═════ SUPPLIED MATERIAL
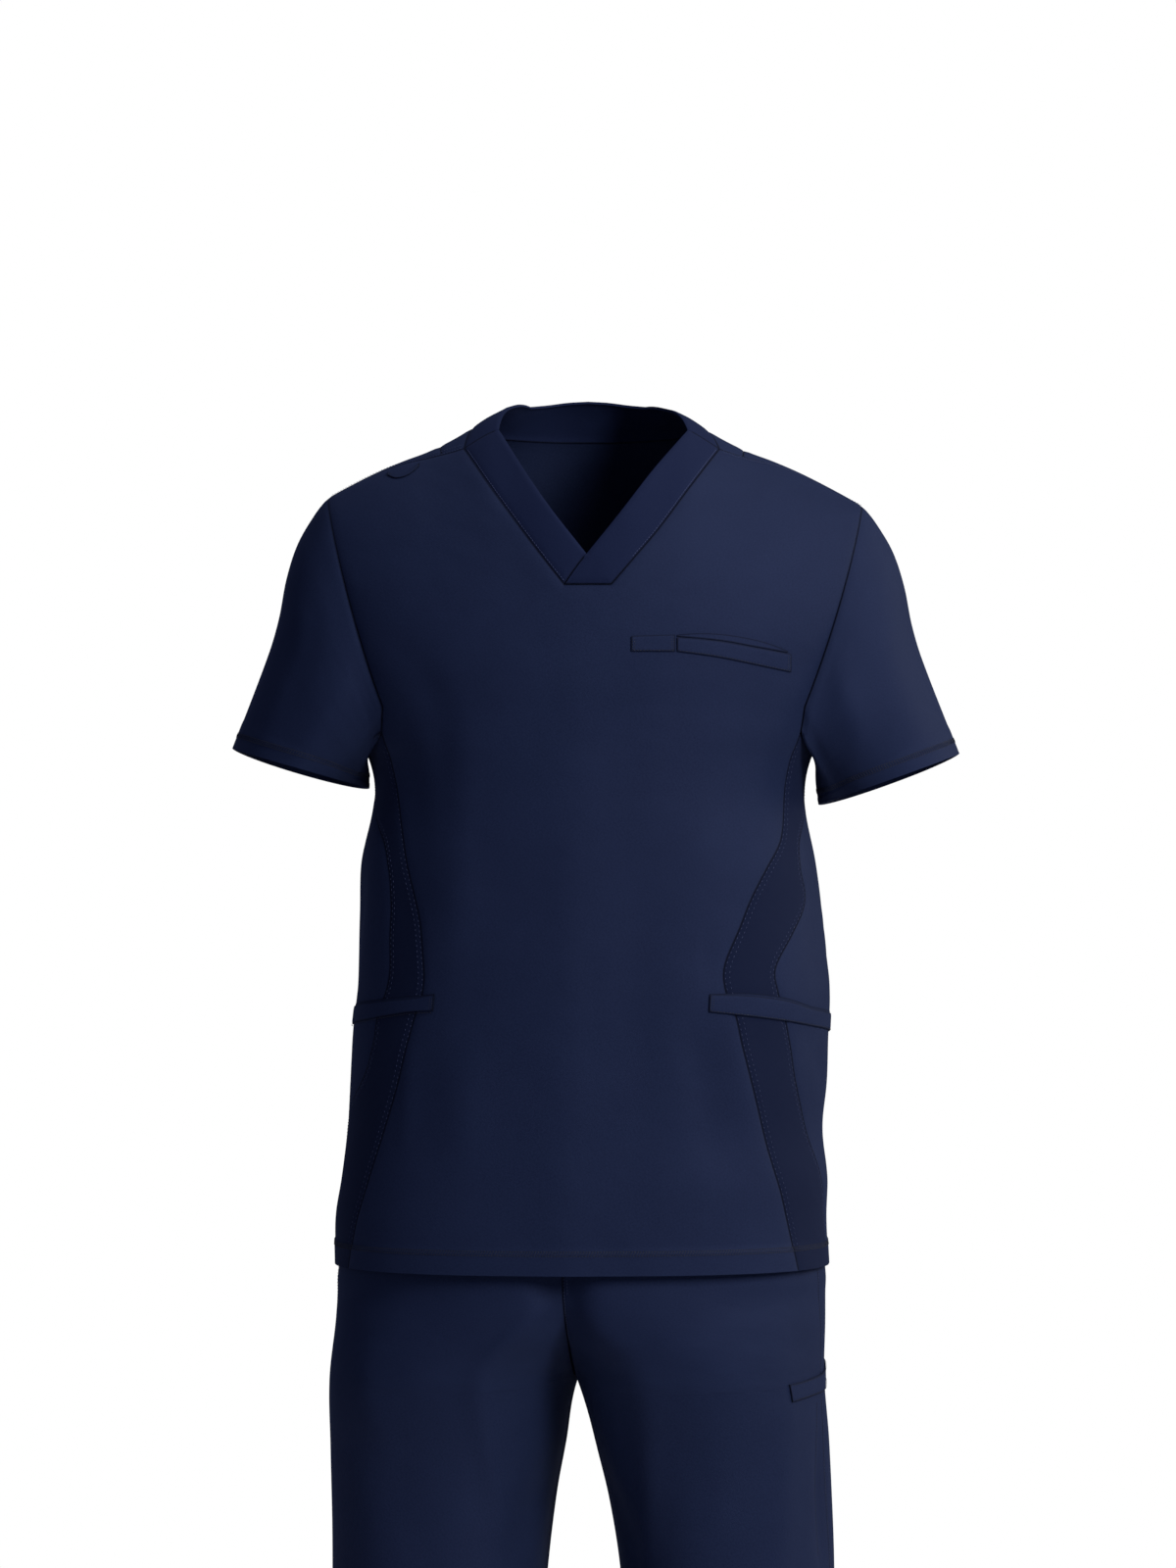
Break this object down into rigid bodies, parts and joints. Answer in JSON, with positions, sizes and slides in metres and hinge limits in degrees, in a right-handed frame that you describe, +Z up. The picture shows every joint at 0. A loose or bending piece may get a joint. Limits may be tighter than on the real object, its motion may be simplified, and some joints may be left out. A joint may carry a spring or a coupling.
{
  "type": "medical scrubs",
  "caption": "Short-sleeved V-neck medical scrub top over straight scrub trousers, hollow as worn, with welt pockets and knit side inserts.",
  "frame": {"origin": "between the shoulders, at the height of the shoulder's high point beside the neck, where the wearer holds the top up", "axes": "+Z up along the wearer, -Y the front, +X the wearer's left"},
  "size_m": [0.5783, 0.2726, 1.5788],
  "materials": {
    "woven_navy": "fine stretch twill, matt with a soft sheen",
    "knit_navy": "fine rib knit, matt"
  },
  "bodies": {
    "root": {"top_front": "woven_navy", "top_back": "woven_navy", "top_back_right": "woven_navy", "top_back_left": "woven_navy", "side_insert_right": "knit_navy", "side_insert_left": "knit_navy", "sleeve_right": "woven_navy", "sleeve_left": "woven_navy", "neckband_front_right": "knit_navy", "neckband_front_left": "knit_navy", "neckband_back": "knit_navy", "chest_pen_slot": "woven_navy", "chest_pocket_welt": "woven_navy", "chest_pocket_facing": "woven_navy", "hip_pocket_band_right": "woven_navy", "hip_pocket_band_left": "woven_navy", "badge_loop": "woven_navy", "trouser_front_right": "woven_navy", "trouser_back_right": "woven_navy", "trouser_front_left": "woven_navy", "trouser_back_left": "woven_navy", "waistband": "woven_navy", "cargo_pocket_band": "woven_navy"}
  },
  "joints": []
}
══════════
— DIRECTIONS —
Track down every line holding the string "bodies" and copy it.

— RESPONSE TO THIS TASK —
Break this object down into rigid bodies, parts and joints. Answer in JSON, with positions, sizes and slides in metres and hinge limits in degrees, in a right-handed frame that you describe, +Z up. The picture shows every joint at 0. A loose or bending piece may get a joint. Limits may be tighter than on the real object, its motion may be simplified, and some joints may be left out. A joint may carry a spring or a coupling.
  "bodies": {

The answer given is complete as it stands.